The programme has since broadened its partnership to include musicians, teachers and the Sligo Education Centre. During the more experimental phase McGrath says they tried working with both primary and secondary schools, but found that it was complicated to make room in the busy schedule of secondary schools than in primary schools.

The reaction to the programme from all concerned has been overwhelmingly positive, she says. In learning about each piece of music, pupils are learning about the composer, their country and the times in which they lived, thus pulling in contextual geography and history in one stroke.

Musically speaking, the scheme has given many pupils the opportunity to experience music in a new way and it has led to students going on to study music into their teens and adulthood – many in Sligo Academy of Music.

Music in the Classroom also helps to give employment to local musicians, says McGrath. It provides an interaction with society away from the very different atmosphere of recitals, resulting in more work for the musicians. This is also enticing more musicians to the area, she says.

The Limerick-based Irish Chamber Orchestra (ICO) runs another project bringing music and musicians into the classroom with an altogether more ambitious brief. Sing out with Strings is funded primarily by Limerick Regeneration and the JP MacManus Foundation.

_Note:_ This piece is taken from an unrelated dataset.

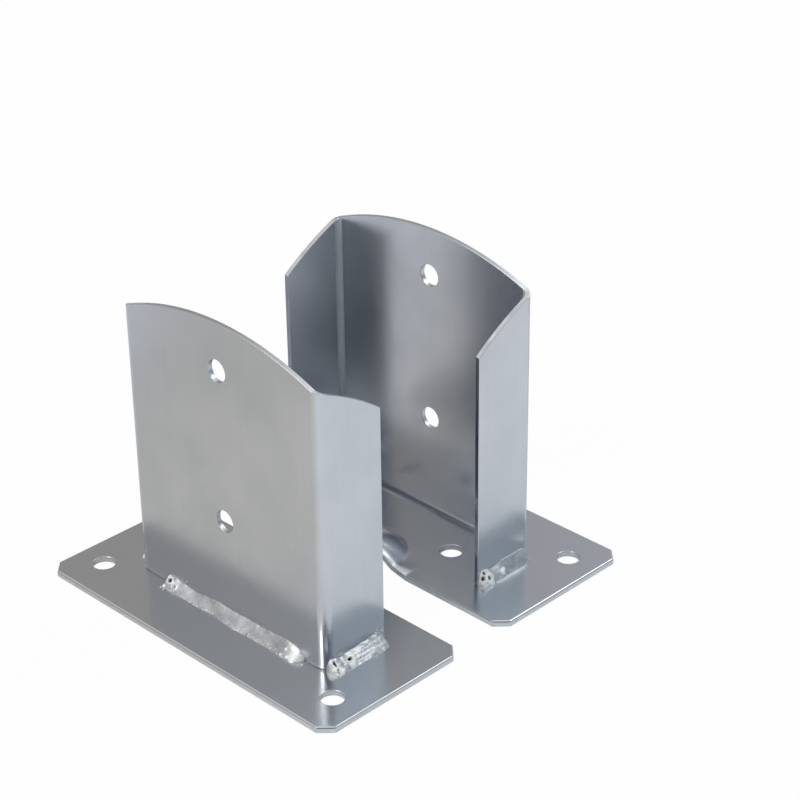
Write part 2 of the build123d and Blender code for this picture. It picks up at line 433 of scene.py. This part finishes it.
uprightShape = {
    "nodes": ("front_upright", "rear_upright"),
    "slot": "sheet_steel",
    "edgeRadius": 0.40,
    "easing": {"top": 0.8, "bottom": 1.2, "bendFoot": 3.2, "inside": 0.0},   # no gap inside the U
    "finishes": (sheetZinc, edgeZinc, bladeZinc, bendZinc),
    "places": {
        "cutTilt": 0.12,         # the top and the foot face more up or down than this
        "endFrom": 60.4,         # a flange's end face lies further out than this
        "endTurn": 0.99,         # and faces at least this much along Y
        "holeReach": 5.6,        # a bolt hole's wall lies nearer than this
        "holeTurn": 0.9,         # and faces less than this along Y
        "bendAxis": (58.5, 62.5),
        "bendReach": 2.7,        # the inside of a bend lies nearer to its axis than this
        "bendTurn": 0.02,        # and is turned this much from web and flange
        "footBelow": 3.1,
        "inside": (61.2, 65.2),  # the foot's inner edges lie nearer than these
        "bendFrom": (57.5, 61.5),     # and a bend's foot edges further out than these
    },
}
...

The focus is on using music as a catalyst for personal and social development in some of the city’s more socially disadvantaged areas.

Established in 2008 with one school (Galvone National School in Kennedy Park), it has now been extended to Southill Junior School and St Mary’s Boys School.

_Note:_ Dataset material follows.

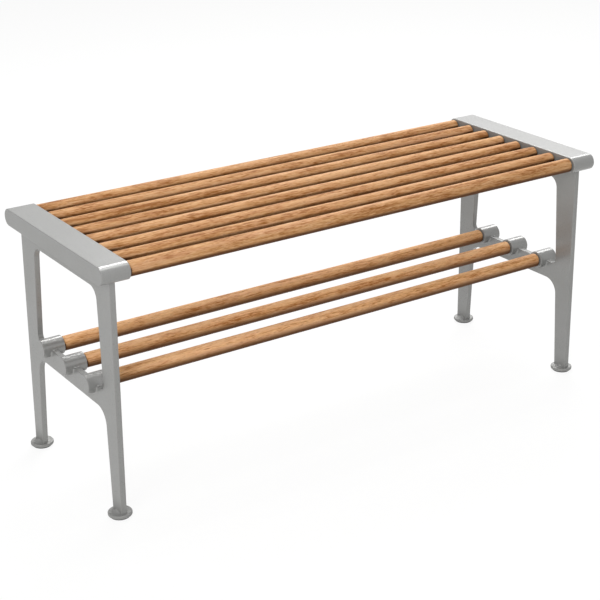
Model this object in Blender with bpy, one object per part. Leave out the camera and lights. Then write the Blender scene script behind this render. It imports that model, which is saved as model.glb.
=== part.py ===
"""Rod bench: eight round wooden seat rods and three shelf rods between two cast end frames.

X runs along the bench, -Y is the front, +Z is up. The origin is on the floor, under the middle.
"""
import math

import bmesh
import bpy
from mathutils import Matrix, Vector

# Overall size, in metres
LENGTH = 1.000
DEPTH = 0.352
HEIGHT = 0.433

# Top bar of an end frame: a flat bar with full round ends
BAR_WIDTH = 0.0495
BAR_HEIGHT = 0.0295
BAR_EDGE_RADIUS = 0.0015

# Leg plate under the middle of the bar, with a web at the top and a rail below
PLATE_THICKNESS = 0.010
PLATE_EDGE_RADIUS = 0.0015
WEB_DROP = 0.0255
LEG_SETBACK = 0.0167
LEG_TOP_WIDTH = 0.0482
LEG_FOOT_WIDTH = 0.0286
ARCH_RADIUS = 0.020
RAIL_HEIGHT = 0.033
RAIL_LOWER_RADIUS = 0.027
RAIL_UPPER_RADIUS = 0.010

# Cups on the rail, which hold the shelf rods
SHELF_HEIGHT = 0.209
CUP_DIAMETER = 0.032
CUP_LENGTH = 0.039
CUP_EDGE_RADIUS = 0.001
CUP_FILLET = 0.004

# Round cast feet, with a hollow flare from the rim up to the leg
FOOT_DIAMETER = 0.0395
FOOT_RIM_HEIGHT = 0.006
FOOT_EDGE_RADIUS = 0.0022
FOOT_LAND = 0.0015
FOOT_FLARE_HEIGHT = 0.008
FOOT_NECK_OVERLAP = 0.001

# Wooden rods, turned down to a tenon at each end
SEAT_ROD_COUNT = 8
SEAT_ROD_DIAMETER = 0.025
SEAT_ROD_INSET = 0.0167
SHELF_ROD_COUNT = 3
SHELF_ROD_DIAMETER = 0.025
SHELF_ROD_INSET = 0.0947
ROD_END_RADIUS = 0.003
TENON_DIAMETER = 0.016
TENON_LENGTH = 0.024
TENON_CHAMFER = 0.001

# Set screws that lock the tenons
SCREW_DIAMETER = 0.005
SCREW_LENGTH = 0.006
SCREW_CHAMFER = 0.0006
HEX_KEY_SIZE = 0.0025
HEX_KEY_DEPTH = 0.003
SCREW_FROM_FACE = 0.0075
CUP_SCREW_ANGLE = math.radians(35)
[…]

“Just like any other children, they’re packed full of potential; they’re really bright kids,” says ICO education officer Kathleen Turner. “It introduces music into the culture of the school . . . initially through singing and songwriting. This gives the children an opportunity to identify personally with music because they’re coming up with their own lyrics and they’re talking about what they want to talk about.

“That’s then arranged into music and when the orchestra comes to visit them [twice every academic year], they get to perform their music in concert with the Irish Chamber Orchestra.”

The second year also involves the pupils progressing to violin tuition and establishing an orchestra of their own.

Before the project started, there was a small amount of resistance from some pupils, based mainly on a lack of familiarity with the whole concept. But, as Turner says, once the music has become a normal part of the school’s identity and of the identity of the pupils as individuals, then the enthusiasm and the passion for it become unbridled.

“And it’s not just about music,” Turner says. “It’s about developing important transferable skills that benefit the whole curriculum: listening and responding, group cooperation, memory, communication, concentration, respect both for leaders and for themselves as individuals.”

Teaching staff have also been enthusiastic, turning up at 8am on school mornings to take their own tuition and feedback from teachers is positive – many talk of a strong sense of “calm that has been growing” in all the schools.

Turner says music should be “no less necessary” than the compulsory subjects of English and mathematics. On the evidence of the music programmes in schools in operation so far around the country, such a development would be something that we could all benefit from.